I like the sound of that, how would I go about doing that?

Hi,

 

   Try PBR first, see if it gets fixed. If you want to use zones, the configuration is very simple, define the zone and make relevant interfaces member of the zone:

 

https://www.cisco.com/c/en/us/td/docs/security/asa/asa95/configuration/general/asa-95-general-config/interface-zones.html

 

Regards,

Cristian Matei.

Thanks, after reading about PBR I wonder if this will work.

 

I dont want the DMZ to route out the backup interface all the time, only when the outside interface is unavailable?

 

Am I missing something?

Hi,

 

   Since you statically NAT that server on the backup interface, it should use that interface for routing and it must use that interface for replying to sessions in order to comply with ASA's stateful firewall behaviour.
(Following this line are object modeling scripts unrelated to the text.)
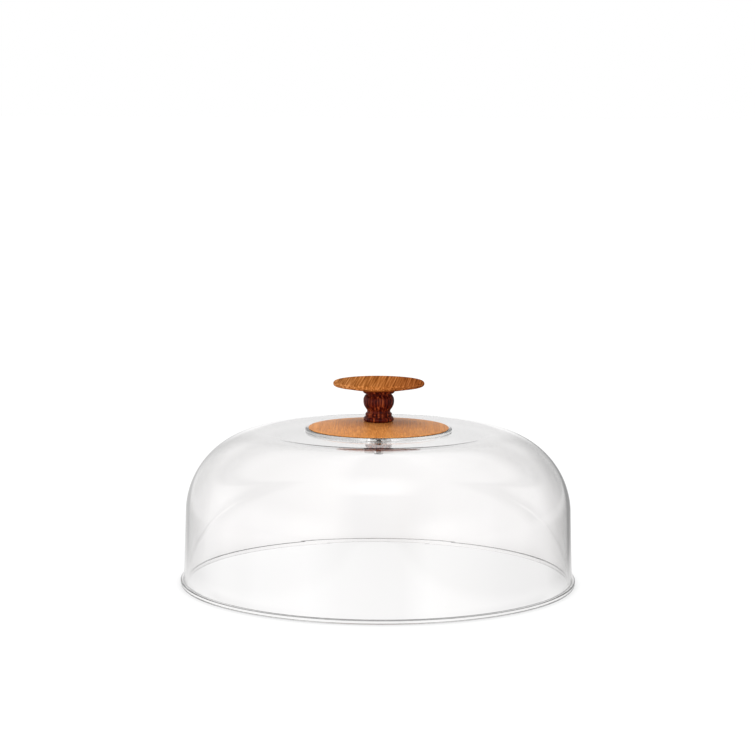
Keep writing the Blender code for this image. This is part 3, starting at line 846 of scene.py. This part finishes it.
def make_world():
    made = bpy.data.worlds.new("studio")
    bpy.context.scene.world = made
    made.use_nodes = True
    nodes = Nodes(made.node_tree)
    where = nodes.new("ShaderNodeTexCoord").outputs["Generated"]
    z = nodes.split(where)[2]
    across, _, ahead = camera_frame(nodes, where, "VECTOR")

    # Brightness by height: behind the object, in the flags beside it, at the room's sides
    # and on the camera's side
    behind = nodes.ramp(z, [(0.0, 1.0), (0.06, 1.0), (0.13, 0.80), (0.4, 0.70), (0.55, 0.9),
                            (1.0, 1.15)])
    flags = nodes.ramp(z, [(0.0, 0.60), (0.25, 0.62), (0.5, 0.85), (1.0, 1.15)])
    walls = nodes.ramp(z, [(0.0, 0.80), (0.5, 0.95), (1.0, 1.15)])
    front = nodes.ramp(z, [(0.0, 0.55), (0.3, 0.62), (0.6, 0.9), (1.0, 1.2)])
    spread = nodes.math("DIVIDE", nodes.math("ABSOLUTE", across),
                        nodes.math("MAXIMUM", ahead, 0.02))
    back = nodes.math("MULTIPLY", ahead, -1.0)
    level = nodes.mix(nodes.rise(spread, start=0.20, end=0.45), flags, walls)
    level = nodes.mix(nodes.fall(spread, start=0.10, end=0.24), level, behind)
    level = nodes.mix(nodes.rise(back, start=0.2, end=0.6), level, front)
    level = nodes.times(level, nodes.ramp(across, [(0.12, 1.0), (0.45, 0.60)]))
    beside = nodes.times(side_boxes(nodes, across, ahead), nodes.fall(z, start=0.25, end=0.55))
    level = nodes.plus(level, beside)

    # The overhead box, set towards the camera
    height = nodes.math("MAXIMUM", z, 0.05)
    box_x = nodes.fall(nodes.math("ABSOLUTE", nodes.math("DIVIDE", across, height)),
                       start=0.10, end=0.40)
    box_y = nodes.ramp(nodes.math("DIVIDE", back, height),
                       [(0.05, 0.0), (0.40, 1.0), (0.57, 1.0), (0.70, 0.0)])
    box = nodes.math("MULTIPLY", nodes.math("MULTIPLY", box_x, box_y), BOX_LIGHT)
    level = nodes.plus(level, box)

    # The camera itself sees plain white.
    path = nodes.new("ShaderNodeLightPath")
    level = nodes.mix(path.outputs["Is Camera Ray"], level, (1.0, 1.0, 1.0, 1.0))
    background = nodes.new("ShaderNodeBackground")
    nodes.put(background.inputs["Color"], level)
    background.inputs["Strength"].default_value = 1.0
    nodes.output(background.outputs[0], kind="ShaderNodeOutputWorld")


def area(name, at, size, power):
    """A soft light for the wood only: the clear pieces are lit by the field and the room."""
    lamp = bpy.data.lights.new(name, "AREA")
    lamp.shape = "RECTANGLE"
    lamp.size, lamp.size_y = size
    lamp.energy = power
    obj = link(name, lamp)
    obj.location = at
    aim = Vector(LIGHT_TARGET) - Vector(at)
    obj.rotation_euler = aim.to_track_quat("-Z", "Y").to_euler()
    obj.light_linking.receiver_collection = wood_group


def make_camera(at, down, roll):
    """A camera looking towards +y, tipped down and rolled by degrees."""
    data = bpy.data.cameras.new("camera")
    data.lens = 109.4
    data.sensor_width = 36.0
    data.clip_start = 0.05
    data.clip_end = 200.0
    obj = link("camera", data)
    obj.matrix_world = (Matrix.Translation(at)
                        @ Matrix.Rotation(math.radians(90 - down), 4, "X")
                        @ Matrix.Rotation(math.radians(roll), 4, "Z"))
    bpy.context.scene.camera = obj


wood_group = bpy.data.collections.new("turned_wood")
for name in ("plate_board", "neck_turning", "disc_top"):
    wood_group.objects.link(bpy.data.objects[name])

make_floor()
make_world()
area("key_top", at=(0.0, -0.9, 1.7), size=(1.0, 1.0), power=8.5)
area("key_front", at=(0.15, -1.35, 0.35), size=(1.2, 0.4), power=8.5)
area("rim_left", at=(-1.1, 0.3, 0.45), size=(0.3, 0.6), power=2.0)
make_camera(at=(-0.00105, -1.7202, 0.36987), down=7.104, roll=0.29)

scene = bpy.context.scene
scene.view_settings.view_transform = "Standard"
scene.view_settings.look = "None"
scene.cycles.max_bounces = 32
scene.cycles.transmission_bounces = 32
scene.cycles.glossy_bounces = 16
scene.cycles.diffuse_bounces = 4
scene.cycles.transparent_max_bounces = 16
scene.cycles.sample_clamp_indirect = 8.0
scene.cycles.blur_glossy = 0.3
scene.cycles.use_denoising = True
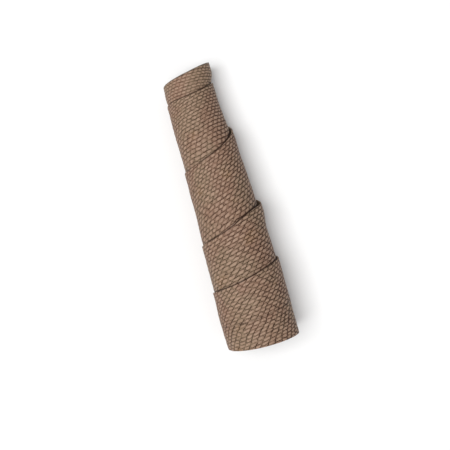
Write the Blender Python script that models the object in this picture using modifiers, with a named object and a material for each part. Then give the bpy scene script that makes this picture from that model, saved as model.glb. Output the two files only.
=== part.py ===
"""A tanned salmon skin, rolled up and lying on its side.

The skin is one sheet of thin leather. It is wound round and round into a
slightly conical tube: the broad head end is innermost, and every further turn
lies outside the one before. One long edge stays flush at the wide end of the
roll. The other long edge runs in towards the tail, so it climbs the roll as a
helix, and its steps are what the eye sees from the side.

The roll lies along Y with its narrow end at +Y, and stands on z = 0. All
lengths below are millimetres until the mesh is made.
"""

import bpy
import numpy as np

MM = 0.001

# The leather
THICKNESS = 0.6
HEAD_TURN = -0.75
TAIL_TURN = 4.84375
TURN_PITCH = 1.16

# The mesh: columns go along the skin, rows across it
COLUMNS_PER_TURN = 32
ROWS = 11
EDGE_CROWDING = 1.5

# The climbing edge: how far down the roll it lies, by turn. Turn 0 is at the
# roll's right side, and a quarter of a turn is on top.
CLIMBING_EDGE = (
    (-0.75, 2.5),
    (-0.3, 0.5),
    (0.0, -3.3),
    (0.25, 0.9),
    (0.5, 3.6),
    (1.0, 8.1),
    (1.25, 13.2),
    (1.5, 14.6),
    (2.0, 36.1),
    (2.25, 48.2),
    (2.36, 51.4),
    (2.5, 53.2),
    (3.0, 79.9),
    (3.14, 83.1),
    (3.27, 89.3),
    (3.5, 94.8),
    (4.0, 111.7),
    (4.12, 113.6),
    (4.3, 118.2),
    (4.5, 120.3),
    (4.9, 124.0),
)

# The flush edge at the wide end, by turn
FLUSH_EDGE = (
    (-0.75, 150.2),
    (0.4, 151.4),
    (1.6, 152.6),
    (2.7, 151.8),
    (3.6, 153.2),
    (4.25, 153.6),
    (4.5, 152.0),
    (4.9, 151.0),
)

# Radius of the roll's core, by distance down the roll
CORE_RADIUS = (
    (-6.0, 12.1),
    (12.0, 12.4),
    (22.0, 12.65),
    (30.0, 12.95),
    (45.0, 13.4),
    (60.0, 13.9),
    (90.0, 14.6),
    (115.0, 14.95),
    (135.0, 14.95),
    (156.0, 14.6),
)

# How far the roll's axis swerves to the right, by distance down the roll
AXIS_SWERVE = (
    (-6.0, 0.0),
    (3.0, 0.0),
    (12.0, -0.45),
    (22.0, -0.35),
    (30.0, 0.0),
    (156.0, 0.0),
)

# Where the climbing edge stands off the turn below it: by turn, how far. Below
# 0 the edge is pressed closer to that turn
EDGE_LIFT = (
    (-0.75, 0.0),
    (-0.2, 0.1),
    (0.0, 2.5),
    (0.25, 0.8),
    (0.5, 0.6),
    (0.75, 0.2),
    (1.0, 0.3),
    (1.25, -0.1),
    (1.5, -0.25),
    (1.88, 0.1),
    (2.03, 0.55),
    (2.2, 0.05),
    (2.5, -0.35),
    (2.88, 0.35),
    (3.03, 1.35),
    (3.2, 0.3),
    (3.5, -0.35),
    (3.85, 0.05),
    (4.0, 0.15),
    (4.2, -0.1),
    (4.5, -0.35),
    (4.9, 0.0),
)
LIFT_HOLD = 4.5
LIFT_REACH = 14.0

# How the roll rests: its axis rises towards the wide end, as a cone's does on
# a floor, and each turn is pressed flat where it reaches what it rests on
AXIS_HEIGHT = 12.57
AXIS_SLOPE = 0.058
LAYER_HEIGHT = 0.9
UNDERSIDE_RAMP = 8.0
SINK = 0.06

LEATHER_COLOUR = (0.266, 0.174, 0.122, 1.0)
LEATHER_ROUGHNESS = 0.62


def smooth(knots, at):
    """A cubic through every knot, with each knot's slope taken from its two neighbours."""
    x, y = np.array(knots).T
    slope = np.gradient(y, x)
    i = np.clip(np.searchsorted(x, at) - 1, 0, len(x) - 2)
    width = x[i + 1] - x[i]
    t = np.clip((at - x[i]) / width, 0.0, 1.0)
    start = (1 + 2 * t) * (1 - t) ** 2 * y[i] + t * (1 - t) ** 2 * width * slope[i]
    end = t * t * (3 - 2 * t) * y[i + 1] + t * t * (t - 1) * width * slope[i + 1]
    return start + end


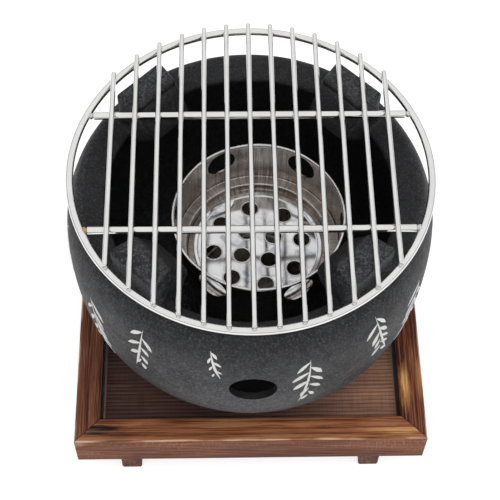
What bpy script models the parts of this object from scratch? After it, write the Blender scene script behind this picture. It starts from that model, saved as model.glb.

Both PBR and interface zoning will work. Try out each.

 

Regards,

Cristian Matei.

I added the PBR but its still not working. I have attached an updated config.

Hi,

 

    I see the ACL configured, but the objects specified don't seem to exist:

 

access-list PBR_ACL extended permit tcp object UAT-192.168.19.31 any object-group WEB-ports

 

Also, in the ACL, first deny traffic from the DMZ server to your internal subnets and afterwards permit traffic to any. After these changes have been deployed, post the output of "packet-tracer input dmz tcp DMZ_SERVER_REAL_IP 20000 8.8.8.8 80 detailed".

 

Regards,

Cristian Matei.

I have made these changes you have suggested and the issue still isn't resolved.

 

access-list PBR_ACL extended deny ip object dmz-network object-group inside_networks
access-list PBR_ACL extended permit tcp host y.y.y.31 any object-group WEB-ports

 

I'd like to point out that i ran the trace before I made the changes and the flow was allowed and I ran the trace after the change and it was allowed. I have attached a txt file with both in it.

 

However, when I still attempt to access 80 or 443 on the x.x.x.247 address from outside my network it still doesn't work.